À Aboyne, nous avons fait faire bon feu par une bonne vieille femme, type des vieilles servantes de Walter Scott, qui chaque fois qu’elle nous voyait rire, croyait que nous nous moquions d’elle et nous disait des choses désagréables dans un langage moitié gaélique, moitié anglais. À 2 heures et demie du matin, il faisait grand jour, nous nous couchâmes dans des lits où on eût pu se coucher en travers aussi bien qu’en long. À 7 heures, nous étions levés et nous déjeunions à l’anglaise. À 8 heures, fait route cette fois-ci dans un break que nous changeons à Ballater [1] contre une calèche découverte.
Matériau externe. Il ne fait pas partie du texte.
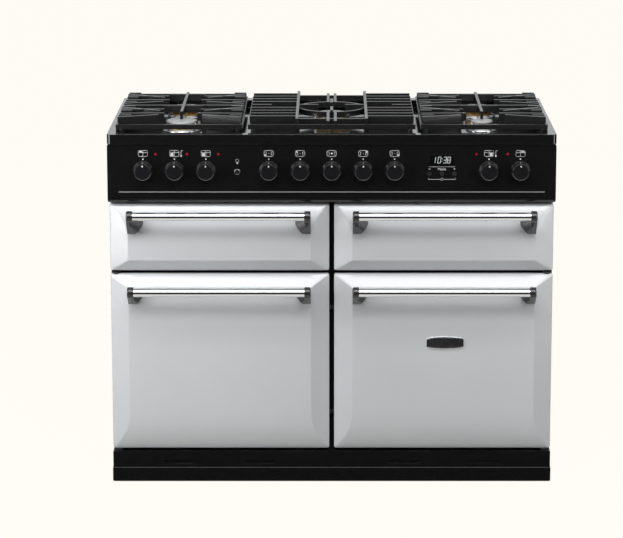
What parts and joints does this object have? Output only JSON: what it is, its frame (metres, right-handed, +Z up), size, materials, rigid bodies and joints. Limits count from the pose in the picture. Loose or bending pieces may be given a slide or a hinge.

À 10 heures et demie, nous sommes à Balmoral. Quelle déception ! Une réunion biscornue de maisons en mauvais gothique, surmontée d’un donjon tout semblable à celui de Vincennes, que l’on est en train de construire. Tout cela dans un fort vilain pays, avec des arbres rabougris, tous bouleaux ou sapins, un terrain rocailleux, pas de parc, une rivière qui coule sur des cailloux, des eaux toujours rougeâtres, parce qu’elles sont imprégnées de fer ; enfin, sur cette rivière, un seul pont qui est à une demi-lieue du château. Aux environs de tout cela, pas une maison, si ce n’est, à un quart de lieue, une petite chau-

  1. Ballater, 67 kilomètres à l’ouest d’Aberdeen.